The strike began on Monday despite a last-minute labour court decision which only allowed the Labour Federation to declare a “four-hour protest.”
However, it seems that for the time being union leaders have decided to defy the court order.
As a result, long lines of cars were already forming outside gas stations throughout Israel and hundreds of travellers were temporarily stranded at the Lud Airport, as airports, sea ports and border crossings were closed.
Moreover, electricity and telephone breakdowns will not be repaired during the strike which is expected to cost the Israeli economy as much as $400 million a day, according to Oded Tyrah, head of the Manufacturers' Association of Israel.
Marathon talks between Histadrut’s head Amir Pertz and Finance Minister Benyamin Netanyahu failed to resolve contentious, with each side blaming the other for the failure.

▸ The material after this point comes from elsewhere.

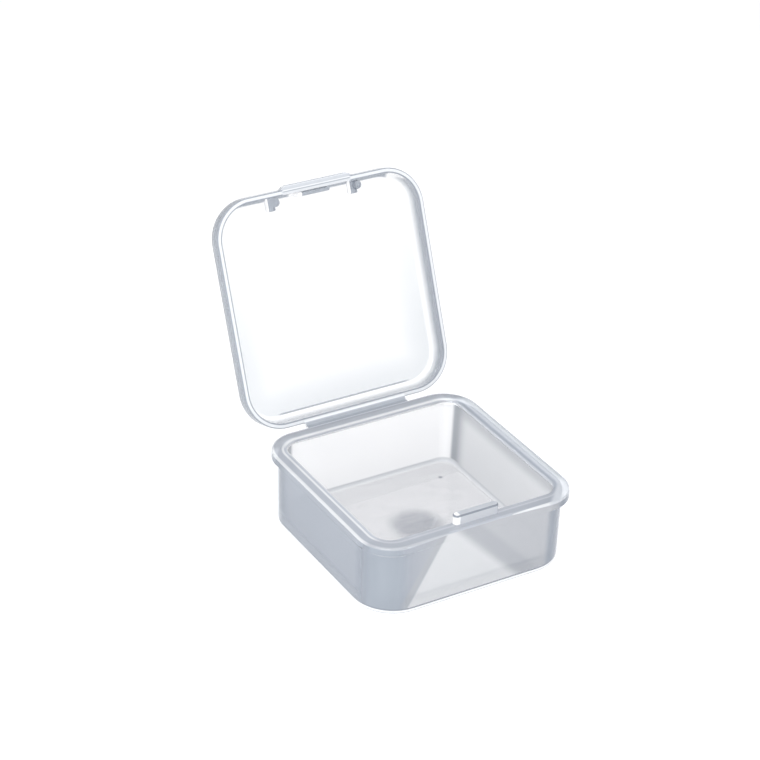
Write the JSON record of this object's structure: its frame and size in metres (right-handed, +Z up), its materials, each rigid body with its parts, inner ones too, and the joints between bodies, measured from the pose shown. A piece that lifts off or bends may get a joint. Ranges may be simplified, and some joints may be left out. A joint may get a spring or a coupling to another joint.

Israeli Prime Minister Ariel Sharon, now on a three-day visit to Russia, appealed to Pertez to suspend the strike, at least until his return on Tuesday.
However, the fact that the strike has already begun suggests that Peretz is ignoring Sharon’s request.
Passengers at Ben-Gurion Int'l
Airport after employees went on
a two-hour strike
The Histadrut is protesting against a government privatisation campaign, including plans to overhaul the state welfare system, which Labour Union officials say has left society’s less privileged segments impoverished and more vulnerable.
However, the Israeli government argues that changes in Israel’s state-controlled economy are necessary if the state is to compete in the global marketplace.
Earlier this week, the National Insurance Institute published its annual survey on poverty in Israel, showing that tens of thousands of the elderly and children have joined the ranks of the poor since the beginning of 2003.
According to the survey, more than 1.6 million Israelis or 20% of the population are living below the poverty line.
The rampant poverty is symptomatic of the severe economic crisis facing Israel, the toughest in Israel’s history.
This crisis is rooted in an enduring recession brought on by three years of the Palestinian uprising against the Israeli military occupation and aggravated by a worldwide economic stagnation.
Today, unemployment in the Israel stands at 11%, meaning that over 250,000 workers are jobless.
In addition, Israel this year registered one of the biggest budget deficits in its history.
According to Finance Ministry figures, the country’s trade deficit in January-September 2003, excluding the Diamonds industry, amounted to $4.9 billion.
The deficit was $3.2 billion with the European Union (EU) and about $1 billion with Asia. Israel had a $700 million surplus with the US in this period.